• **OBJECTIVE**:
Set down the material once more, exactly as it appears.

(Dataset rows)
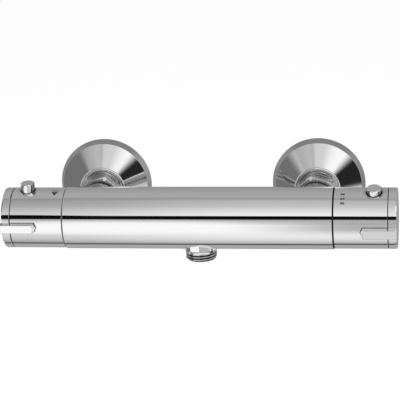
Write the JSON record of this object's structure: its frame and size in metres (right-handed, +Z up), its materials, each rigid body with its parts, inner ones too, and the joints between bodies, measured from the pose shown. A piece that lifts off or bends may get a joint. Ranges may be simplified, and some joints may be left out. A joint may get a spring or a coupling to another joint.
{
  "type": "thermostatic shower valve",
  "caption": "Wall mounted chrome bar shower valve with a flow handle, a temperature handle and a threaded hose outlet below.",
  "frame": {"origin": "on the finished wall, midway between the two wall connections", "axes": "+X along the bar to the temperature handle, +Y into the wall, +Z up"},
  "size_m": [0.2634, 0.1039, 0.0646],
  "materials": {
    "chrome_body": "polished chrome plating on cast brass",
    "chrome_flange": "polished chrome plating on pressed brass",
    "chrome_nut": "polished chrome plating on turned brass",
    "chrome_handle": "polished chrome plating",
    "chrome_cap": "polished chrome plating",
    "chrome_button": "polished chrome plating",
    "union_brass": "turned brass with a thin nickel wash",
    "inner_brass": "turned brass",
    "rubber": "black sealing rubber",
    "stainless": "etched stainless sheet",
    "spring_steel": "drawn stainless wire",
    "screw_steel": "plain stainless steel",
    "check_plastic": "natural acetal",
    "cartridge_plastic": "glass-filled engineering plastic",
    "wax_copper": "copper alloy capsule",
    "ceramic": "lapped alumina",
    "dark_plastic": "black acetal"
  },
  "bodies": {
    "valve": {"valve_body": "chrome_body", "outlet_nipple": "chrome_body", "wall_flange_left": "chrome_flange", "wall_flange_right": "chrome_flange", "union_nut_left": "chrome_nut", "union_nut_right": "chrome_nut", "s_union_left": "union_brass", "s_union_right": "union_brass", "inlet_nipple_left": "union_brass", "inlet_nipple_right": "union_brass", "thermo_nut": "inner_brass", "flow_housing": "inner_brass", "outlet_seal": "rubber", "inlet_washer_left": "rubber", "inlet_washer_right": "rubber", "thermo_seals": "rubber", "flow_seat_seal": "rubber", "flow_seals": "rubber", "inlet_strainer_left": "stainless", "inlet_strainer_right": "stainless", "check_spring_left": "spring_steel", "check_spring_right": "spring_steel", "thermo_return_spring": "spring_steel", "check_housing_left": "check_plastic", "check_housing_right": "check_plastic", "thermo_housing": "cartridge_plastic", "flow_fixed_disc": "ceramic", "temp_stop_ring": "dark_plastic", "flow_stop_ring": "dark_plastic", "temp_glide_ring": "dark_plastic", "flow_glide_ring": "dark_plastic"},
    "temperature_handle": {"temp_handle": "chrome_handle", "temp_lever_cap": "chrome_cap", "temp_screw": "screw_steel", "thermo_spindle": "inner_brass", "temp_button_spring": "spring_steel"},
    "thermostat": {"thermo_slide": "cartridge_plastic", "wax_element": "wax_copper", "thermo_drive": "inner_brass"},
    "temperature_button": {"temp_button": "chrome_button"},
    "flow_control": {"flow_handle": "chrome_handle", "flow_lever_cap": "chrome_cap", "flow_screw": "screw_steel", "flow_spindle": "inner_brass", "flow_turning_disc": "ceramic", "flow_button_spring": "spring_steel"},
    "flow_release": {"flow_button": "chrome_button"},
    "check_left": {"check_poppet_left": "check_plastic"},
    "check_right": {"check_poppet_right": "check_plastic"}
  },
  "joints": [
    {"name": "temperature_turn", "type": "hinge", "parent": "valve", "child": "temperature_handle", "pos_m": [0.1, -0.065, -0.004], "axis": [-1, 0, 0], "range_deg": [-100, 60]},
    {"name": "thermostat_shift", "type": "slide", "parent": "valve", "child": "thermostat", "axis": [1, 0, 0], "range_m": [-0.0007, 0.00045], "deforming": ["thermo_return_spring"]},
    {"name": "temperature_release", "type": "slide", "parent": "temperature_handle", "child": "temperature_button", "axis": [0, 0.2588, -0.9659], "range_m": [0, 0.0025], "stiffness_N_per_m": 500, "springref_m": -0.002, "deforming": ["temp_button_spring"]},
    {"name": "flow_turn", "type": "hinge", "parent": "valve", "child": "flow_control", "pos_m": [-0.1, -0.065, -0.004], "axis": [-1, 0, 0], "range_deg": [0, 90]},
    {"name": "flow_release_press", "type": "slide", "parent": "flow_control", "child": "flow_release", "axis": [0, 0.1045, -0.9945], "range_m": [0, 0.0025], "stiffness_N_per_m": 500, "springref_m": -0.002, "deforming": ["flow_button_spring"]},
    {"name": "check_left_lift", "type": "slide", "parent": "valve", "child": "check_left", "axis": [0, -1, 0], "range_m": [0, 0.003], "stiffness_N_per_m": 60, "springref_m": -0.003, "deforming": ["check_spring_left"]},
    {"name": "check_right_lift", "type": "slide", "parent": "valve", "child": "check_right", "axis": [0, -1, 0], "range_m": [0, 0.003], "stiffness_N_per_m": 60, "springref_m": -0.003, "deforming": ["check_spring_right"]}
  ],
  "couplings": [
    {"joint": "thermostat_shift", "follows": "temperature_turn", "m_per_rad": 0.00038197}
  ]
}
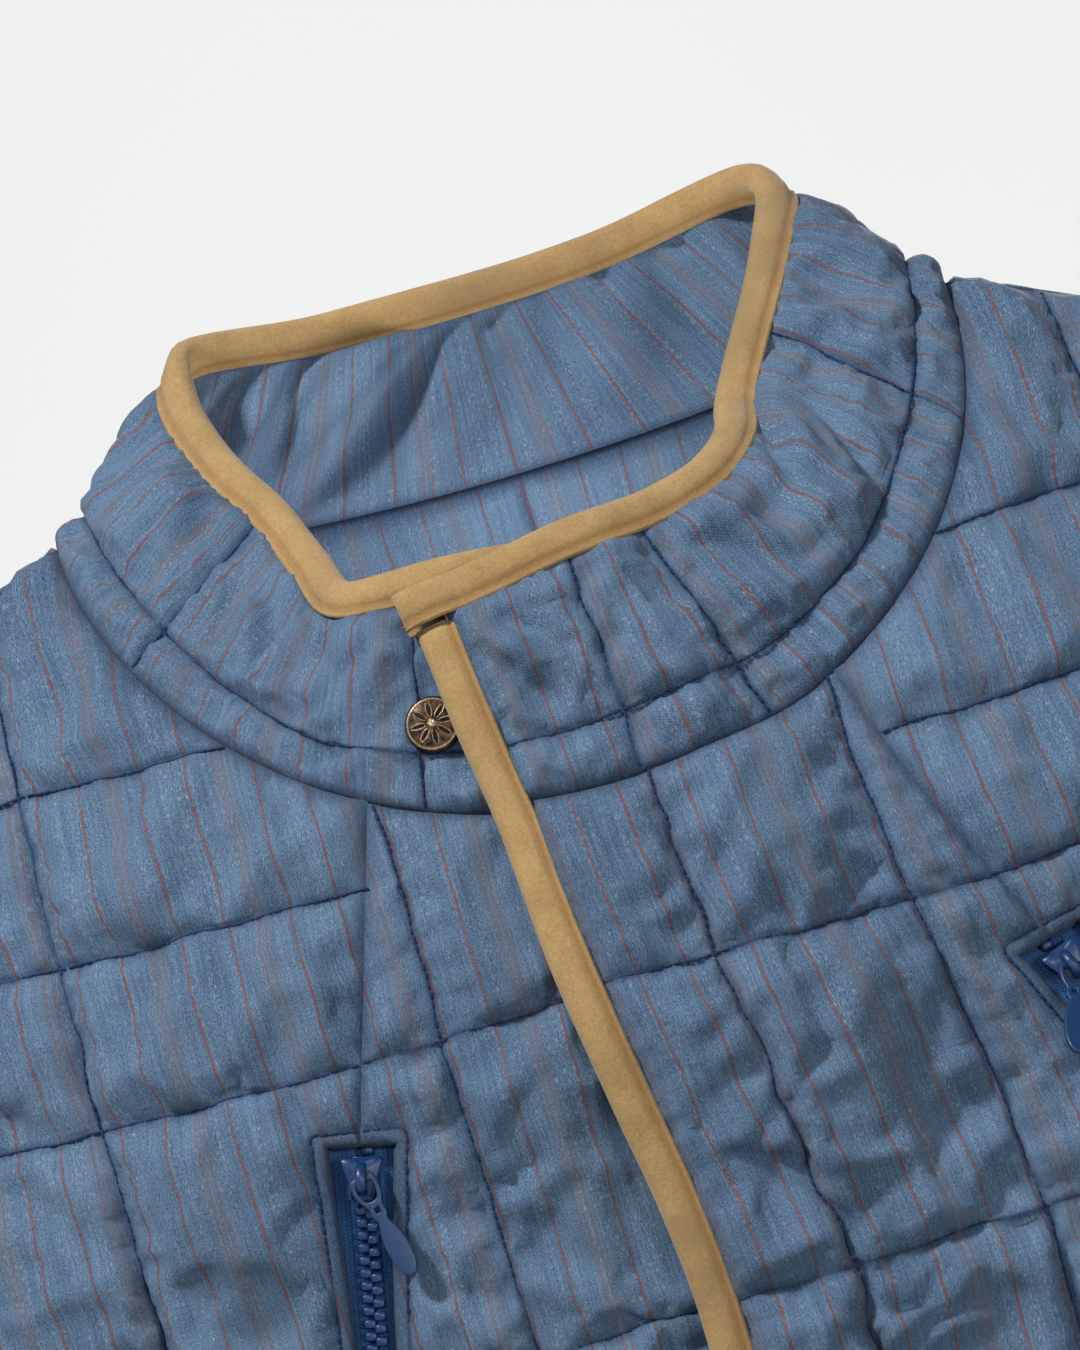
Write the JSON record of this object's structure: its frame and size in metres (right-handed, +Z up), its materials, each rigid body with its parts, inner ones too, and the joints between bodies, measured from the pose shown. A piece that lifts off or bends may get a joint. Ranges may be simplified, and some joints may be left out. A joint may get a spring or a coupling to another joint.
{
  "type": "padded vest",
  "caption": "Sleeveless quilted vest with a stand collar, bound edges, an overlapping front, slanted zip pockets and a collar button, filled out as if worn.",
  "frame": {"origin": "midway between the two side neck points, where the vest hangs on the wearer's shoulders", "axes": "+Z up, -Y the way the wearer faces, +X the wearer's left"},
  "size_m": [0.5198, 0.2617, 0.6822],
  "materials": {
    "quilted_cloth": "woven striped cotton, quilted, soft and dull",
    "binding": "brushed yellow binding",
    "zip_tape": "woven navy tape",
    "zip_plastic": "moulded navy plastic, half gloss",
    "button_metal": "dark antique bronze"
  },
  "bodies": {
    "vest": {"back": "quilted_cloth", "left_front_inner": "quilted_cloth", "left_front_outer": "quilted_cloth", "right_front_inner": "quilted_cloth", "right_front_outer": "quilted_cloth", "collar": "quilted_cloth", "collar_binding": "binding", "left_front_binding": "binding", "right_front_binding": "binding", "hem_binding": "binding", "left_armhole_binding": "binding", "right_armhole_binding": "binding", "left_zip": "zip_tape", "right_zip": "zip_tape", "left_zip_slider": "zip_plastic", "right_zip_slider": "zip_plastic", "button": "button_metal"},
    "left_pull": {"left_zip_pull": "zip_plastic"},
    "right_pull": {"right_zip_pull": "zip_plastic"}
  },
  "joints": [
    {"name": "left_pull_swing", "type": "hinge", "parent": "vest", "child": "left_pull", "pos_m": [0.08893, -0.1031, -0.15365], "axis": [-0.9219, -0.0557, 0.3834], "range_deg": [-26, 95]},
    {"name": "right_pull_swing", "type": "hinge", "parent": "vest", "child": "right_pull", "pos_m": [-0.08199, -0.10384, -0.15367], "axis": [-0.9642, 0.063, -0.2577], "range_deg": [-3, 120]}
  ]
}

• **FULL OUTPUT**:
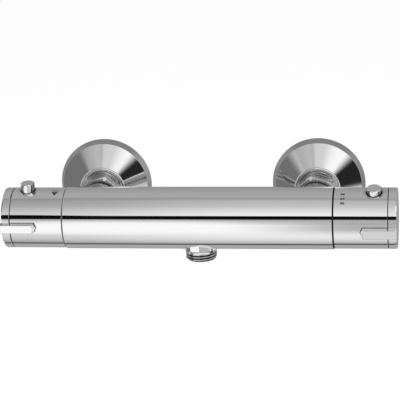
Write the JSON record of this object's structure: its frame and size in metres (right-handed, +Z up), its materials, each rigid body with its parts, inner ones too, and the joints between bodies, measured from the pose shown. A piece that lifts off or bends may get a joint. Ranges may be simplified, and some joints may be left out. A joint may get a spring or a coupling to another joint.
{
  "type": "thermostatic shower valve",
  "caption": "Wall mounted chrome bar shower valve with a flow handle, a temperature handle and a threaded hose outlet below.",
  "frame": {"origin": "on the finished wall, midway between the two wall connections", "axes": "+X along the bar to the temperature handle, +Y into the wall, +Z up"},
  "size_m": [0.2634, 0.1039, 0.0646],
  "materials": {
    "chrome_body": "polished chrome plating on cast brass",
    "chrome_flange": "polished chrome plating on pressed brass",
    "chrome_nut": "polished chrome plating on turned brass",
    "chrome_handle": "polished chrome plating",
    "chrome_cap": "polished chrome plating",
    "chrome_button": "polished chrome plating",
    "union_brass": "turned brass with a thin nickel wash",
    "inner_brass": "turned brass",
    "rubber": "black sealing rubber",
    "stainless": "etched stainless sheet",
    "spring_steel": "drawn stainless wire",
    "screw_steel": "plain stainless steel",
    "check_plastic": "natural acetal",
    "cartridge_plastic": "glass-filled engineering plastic",
    "wax_copper": "copper alloy capsule",
    "ceramic": "lapped alumina",
    "dark_plastic": "black acetal"
  },
  "bodies": {
    "valve": {"valve_body": "chrome_body", "outlet_nipple": "chrome_body", "wall_flange_left": "chrome_flange", "wall_flange_right": "chrome_flange", "union_nut_left": "chrome_nut", "union_nut_right": "chrome_nut", "s_union_left": "union_brass", "s_union_right": "union_brass", "inlet_nipple_left": "union_brass", "inlet_nipple_right": "union_brass", "thermo_nut": "inner_brass", "flow_housing": "inner_brass", "outlet_seal": "rubber", "inlet_washer_left": "rubber", "inlet_washer_right": "rubber", "thermo_seals": "rubber", "flow_seat_seal": "rubber", "flow_seals": "rubber", "inlet_strainer_left": "stainless", "inlet_strainer_right": "stainless", "check_spring_left": "spring_steel", "check_spring_right": "spring_steel", "thermo_return_spring": "spring_steel", "check_housing_left": "check_plastic", "check_housing_right": "check_plastic", "thermo_housing": "cartridge_plastic", "flow_fixed_disc": "ceramic", "temp_stop_ring": "dark_plastic", "flow_stop_ring": "dark_plastic", "temp_glide_ring": "dark_plastic", "flow_glide_ring": "dark_plastic"},
    "temperature_handle": {"temp_handle": "chrome_handle", "temp_lever_cap": "chrome_cap", "temp_screw": "screw_steel", "thermo_spindle": "inner_brass", "temp_button_spring": "spring_steel"},
    "thermostat": {"thermo_slide": "cartridge_plastic", "wax_element": "wax_copper", "thermo_drive": "inner_brass"},
    "temperature_button": {"temp_button": "chrome_button"},
    "flow_control": {"flow_handle": "chrome_handle", "flow_lever_cap": "chrome_cap", "flow_screw": "screw_steel", "flow_spindle": "inner_brass", "flow_turning_disc": "ceramic", "flow_button_spring": "spring_steel"},
    "flow_release": {"flow_button": "chrome_button"},
    "check_left": {"check_poppet_left": "check_plastic"},
    "check_right": {"check_poppet_right": "check_plastic"}
  },
  "joints": [
    {"name": "temperature_turn", "type": "hinge", "parent": "valve", "child": "temperature_handle", "pos_m": [0.1, -0.065, -0.004], "axis": [-1, 0, 0], "range_deg": [-100, 60]},
    {"name": "thermostat_shift", "type": "slide", "parent": "valve", "child": "thermostat", "axis": [1, 0, 0], "range_m": [-0.0007, 0.00045], "deforming": ["thermo_return_spring"]},
    {"name": "temperature_release", "type": "slide", "parent": "temperature_handle", "child": "temperature_button", "axis": [0, 0.2588, -0.9659], "range_m": [0, 0.0025], "stiffness_N_per_m": 500, "springref_m": -0.002, "deforming": ["temp_button_spring"]},
    {"name": "flow_turn", "type": "hinge", "parent": "valve", "child": "flow_control", "pos_m": [-0.1, -0.065, -0.004], "axis": [-1, 0, 0], "range_deg": [0, 90]},
    {"name": "flow_release_press", "type": "slide", "parent": "flow_control", "child": "flow_release", "axis": [0, 0.1045, -0.9945], "range_m": [0, 0.0025], "stiffness_N_per_m": 500, "springref_m": -0.002, "deforming": ["flow_button_spring"]},
    {"name": "check_left_lift", "type": "slide", "parent": "valve", "child": "check_left", "axis": [0, -1, 0], "range_m": [0, 0.003], "stiffness_N_per_m": 60, "springref_m": -0.003, "deforming": ["check_spring_left"]},
    {"name": "check_right_lift", "type": "slide", "parent": "valve", "child": "check_right", "axis": [0, -1, 0], "range_m": [0, 0.003], "stiffness_N_per_m": 60, "springref_m": -0.003, "deforming": ["check_spring_right"]}
  ],
  "couplings": [
    {"joint": "thermostat_shift", "follows": "temperature_turn", "m_per_rad": 0.00038197}
  ]
}
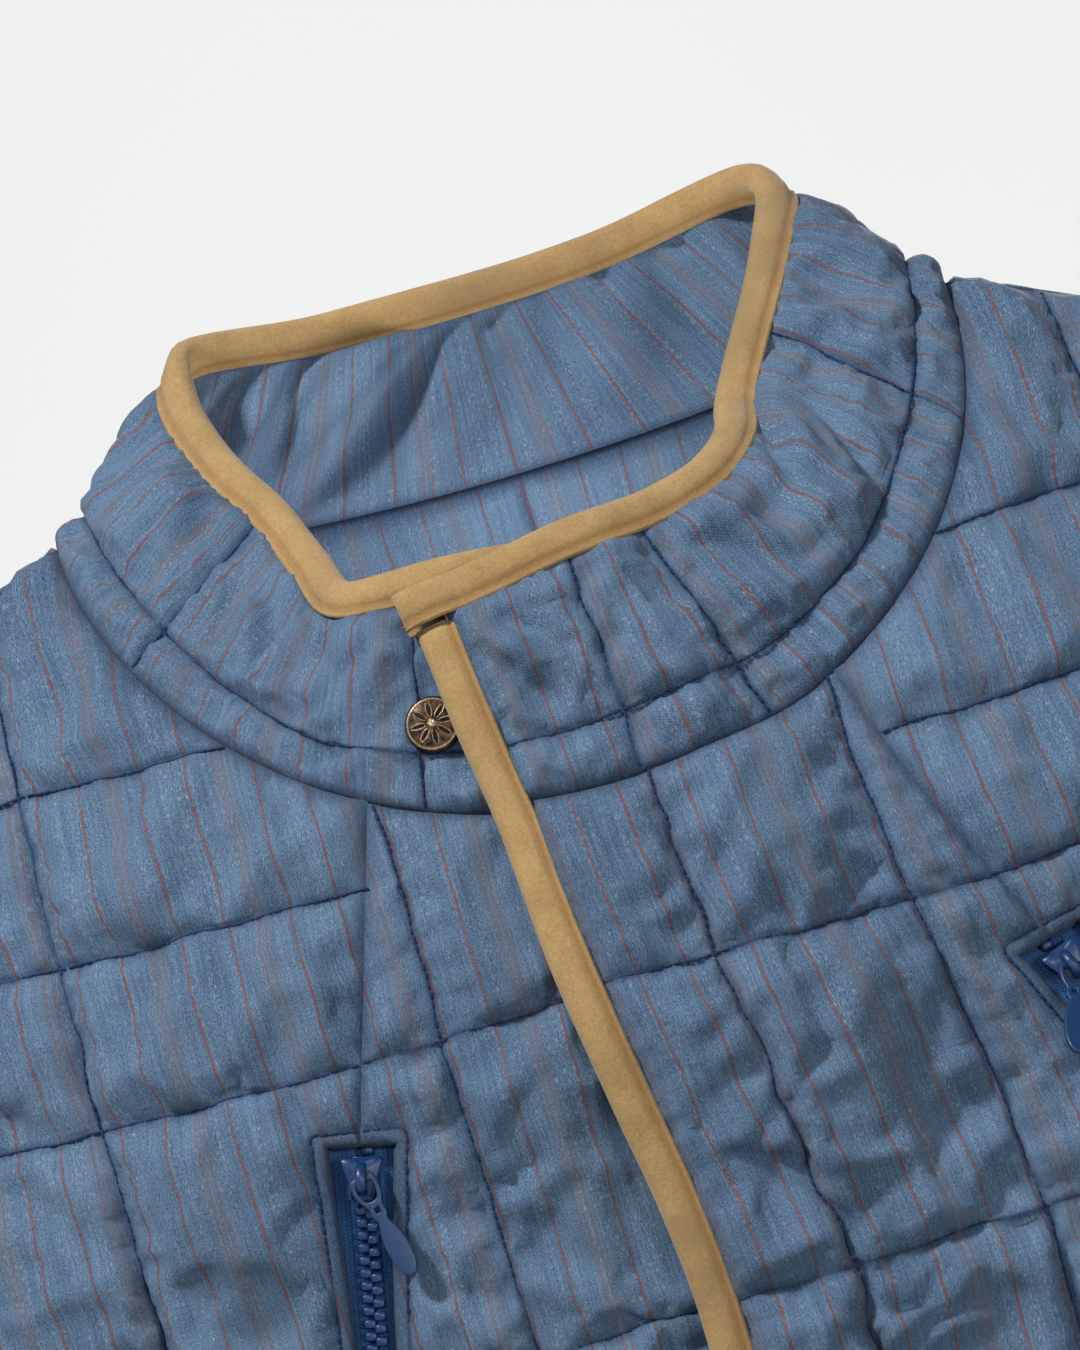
Write the JSON record of this object's structure: its frame and size in metres (right-handed, +Z up), its materials, each rigid body with its parts, inner ones too, and the joints between bodies, measured from the pose shown. A piece that lifts off or bends may get a joint. Ranges may be simplified, and some joints may be left out. A joint may get a spring or a coupling to another joint.
{
  "type": "padded vest",
  "caption": "Sleeveless quilted vest with a stand collar, bound edges, an overlapping front, slanted zip pockets and a collar button, filled out as if worn.",
  "frame": {"origin": "midway between the two side neck points, where the vest hangs on the wearer's shoulders", "axes": "+Z up, -Y the way the wearer faces, +X the wearer's left"},
  "size_m": [0.5198, 0.2617, 0.6822],
  "materials": {
    "quilted_cloth": "woven striped cotton, quilted, soft and dull",
    "binding": "brushed yellow binding",
    "zip_tape": "woven navy tape",
    "zip_plastic": "moulded navy plastic, half gloss",
    "button_metal": "dark antique bronze"
  },
  "bodies": {
    "vest": {"back": "quilted_cloth", "left_front_inner": "quilted_cloth", "left_front_outer": "quilted_cloth", "right_front_inner": "quilted_cloth", "right_front_outer": "quilted_cloth", "collar": "quilted_cloth", "collar_binding": "binding", "left_front_binding": "binding", "right_front_binding": "binding", "hem_binding": "binding", "left_armhole_binding": "binding", "right_armhole_binding": "binding", "left_zip": "zip_tape", "right_zip": "zip_tape", "left_zip_slider": "zip_plastic", "right_zip_slider": "zip_plastic", "button": "button_metal"},
    "left_pull": {"left_zip_pull": "zip_plastic"},
    "right_pull": {"right_zip_pull": "zip_plastic"}
  },
  "joints": [
    {"name": "left_pull_swing", "type": "hinge", "parent": "vest", "child": "left_pull", "pos_m": [0.08893, -0.1031, -0.15365], "axis": [-0.9219, -0.0557, 0.3834], "range_deg": [-26, 95]},
    {"name": "right_pull_swing", "type": "hinge", "parent": "vest", "child": "right_pull", "pos_m": [-0.08199, -0.10384, -0.15367], "axis": [-0.9642, 0.063, -0.2577], "range_deg": [-3, 120]}
  ]
}